## WHAT THE TASK ASKS
Only the lines from the one containing "build_thumb_binding()" down to the one containing "bpy.context.scene.collection.objects.link(empty)" should be printed, exactly as they stand, ends included.

■ ■ ■ ■

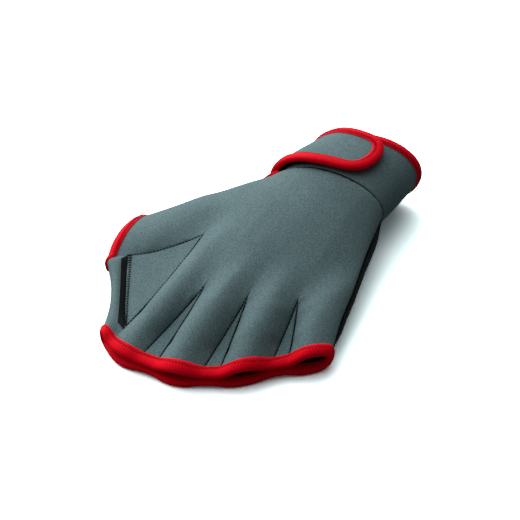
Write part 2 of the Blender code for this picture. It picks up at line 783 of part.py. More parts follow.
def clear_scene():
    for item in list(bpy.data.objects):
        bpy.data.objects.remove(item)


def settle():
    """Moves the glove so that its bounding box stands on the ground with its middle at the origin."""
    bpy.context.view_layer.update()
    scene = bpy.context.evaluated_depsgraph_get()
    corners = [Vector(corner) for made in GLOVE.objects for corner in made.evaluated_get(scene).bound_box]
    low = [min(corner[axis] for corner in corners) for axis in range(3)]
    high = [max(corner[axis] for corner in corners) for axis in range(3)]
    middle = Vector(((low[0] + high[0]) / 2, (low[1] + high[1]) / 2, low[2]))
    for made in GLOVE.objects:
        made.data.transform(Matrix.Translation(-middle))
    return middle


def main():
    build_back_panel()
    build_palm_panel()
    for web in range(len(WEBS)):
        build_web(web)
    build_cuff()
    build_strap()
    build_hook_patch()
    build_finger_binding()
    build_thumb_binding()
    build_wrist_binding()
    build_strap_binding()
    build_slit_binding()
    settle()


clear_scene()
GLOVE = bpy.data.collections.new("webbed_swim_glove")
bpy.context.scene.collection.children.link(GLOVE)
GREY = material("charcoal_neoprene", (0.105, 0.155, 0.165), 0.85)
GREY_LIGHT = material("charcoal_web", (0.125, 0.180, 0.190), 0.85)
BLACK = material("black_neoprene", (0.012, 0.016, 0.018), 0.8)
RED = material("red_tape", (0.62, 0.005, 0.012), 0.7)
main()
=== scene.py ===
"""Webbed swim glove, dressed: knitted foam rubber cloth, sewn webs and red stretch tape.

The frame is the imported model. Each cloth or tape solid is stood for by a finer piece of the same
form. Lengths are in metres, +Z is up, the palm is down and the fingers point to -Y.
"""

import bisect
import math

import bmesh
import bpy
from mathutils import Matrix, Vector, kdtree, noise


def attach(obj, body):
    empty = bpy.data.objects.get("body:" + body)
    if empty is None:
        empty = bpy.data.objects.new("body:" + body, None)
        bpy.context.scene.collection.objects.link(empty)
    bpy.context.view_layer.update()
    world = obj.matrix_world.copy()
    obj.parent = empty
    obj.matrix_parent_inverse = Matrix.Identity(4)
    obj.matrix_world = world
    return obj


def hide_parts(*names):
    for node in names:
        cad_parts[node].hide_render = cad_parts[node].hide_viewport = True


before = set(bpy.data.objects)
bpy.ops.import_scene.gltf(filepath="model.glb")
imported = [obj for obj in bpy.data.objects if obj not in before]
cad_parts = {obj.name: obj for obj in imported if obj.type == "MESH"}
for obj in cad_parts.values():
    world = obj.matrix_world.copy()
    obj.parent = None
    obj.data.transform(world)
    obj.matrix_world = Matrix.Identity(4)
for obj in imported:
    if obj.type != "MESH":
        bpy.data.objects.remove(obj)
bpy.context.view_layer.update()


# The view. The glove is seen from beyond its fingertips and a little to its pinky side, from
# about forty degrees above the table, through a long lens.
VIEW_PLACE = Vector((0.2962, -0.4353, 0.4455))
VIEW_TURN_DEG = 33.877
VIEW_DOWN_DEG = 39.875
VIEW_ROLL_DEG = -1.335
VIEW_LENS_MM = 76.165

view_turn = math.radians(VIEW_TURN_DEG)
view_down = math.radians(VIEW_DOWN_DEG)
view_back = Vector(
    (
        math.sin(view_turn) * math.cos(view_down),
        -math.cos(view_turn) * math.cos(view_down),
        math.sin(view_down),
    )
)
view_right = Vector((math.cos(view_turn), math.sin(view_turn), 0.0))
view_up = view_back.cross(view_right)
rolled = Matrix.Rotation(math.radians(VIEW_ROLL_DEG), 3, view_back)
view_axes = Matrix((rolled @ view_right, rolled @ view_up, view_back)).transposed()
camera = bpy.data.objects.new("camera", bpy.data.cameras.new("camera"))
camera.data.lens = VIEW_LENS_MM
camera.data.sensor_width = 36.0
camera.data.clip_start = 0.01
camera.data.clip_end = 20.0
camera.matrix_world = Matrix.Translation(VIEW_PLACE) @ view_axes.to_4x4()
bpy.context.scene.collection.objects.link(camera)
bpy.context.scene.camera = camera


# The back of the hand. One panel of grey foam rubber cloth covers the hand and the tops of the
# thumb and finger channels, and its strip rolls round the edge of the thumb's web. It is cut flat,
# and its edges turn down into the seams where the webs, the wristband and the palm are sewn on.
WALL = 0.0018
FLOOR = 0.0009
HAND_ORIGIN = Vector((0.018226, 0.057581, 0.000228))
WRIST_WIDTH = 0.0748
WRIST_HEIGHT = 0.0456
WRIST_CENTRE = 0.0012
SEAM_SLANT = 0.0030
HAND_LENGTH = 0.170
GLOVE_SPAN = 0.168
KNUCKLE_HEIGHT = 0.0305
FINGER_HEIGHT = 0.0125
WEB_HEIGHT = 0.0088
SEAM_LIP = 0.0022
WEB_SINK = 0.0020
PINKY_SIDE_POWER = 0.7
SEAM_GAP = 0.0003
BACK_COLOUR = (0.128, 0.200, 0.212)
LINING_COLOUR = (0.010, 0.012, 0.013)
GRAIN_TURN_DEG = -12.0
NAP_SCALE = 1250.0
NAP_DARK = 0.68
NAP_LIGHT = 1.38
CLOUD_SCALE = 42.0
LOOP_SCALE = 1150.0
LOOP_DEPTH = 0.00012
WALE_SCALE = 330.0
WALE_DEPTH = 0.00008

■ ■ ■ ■

## SOLUTION FOR THIS PROBLEM
    build_thumb_binding()
    build_wrist_binding()
    build_strap_binding()
    build_slit_binding()
    settle()


clear_scene()
GLOVE = bpy.data.collections.new("webbed_swim_glove")
bpy.context.scene.collection.children.link(GLOVE)
GREY = material("charcoal_neoprene", (0.105, 0.155, 0.165), 0.85)
GREY_LIGHT = material("charcoal_web", (0.125, 0.180, 0.190), 0.85)
BLACK = material("black_neoprene", (0.012, 0.016, 0.018), 0.8)
RED = material("red_tape", (0.62, 0.005, 0.012), 0.7)
main()
=== scene.py ===
"""Webbed swim glove, dressed: knitted foam rubber cloth, sewn webs and red stretch tape.

The frame is the imported model. Each cloth or tape solid is stood for by a finer piece of the same
form. Lengths are in metres, +Z is up, the palm is down and the fingers point to -Y.
"""

import bisect
import math

import bmesh
import bpy
from mathutils import Matrix, Vector, kdtree, noise


def attach(obj, body):
    empty = bpy.data.objects.get("body:" + body)
    if empty is None:
        empty = bpy.data.objects.new("body:" + body, None)
        bpy.context.scene.collection.objects.link(empty)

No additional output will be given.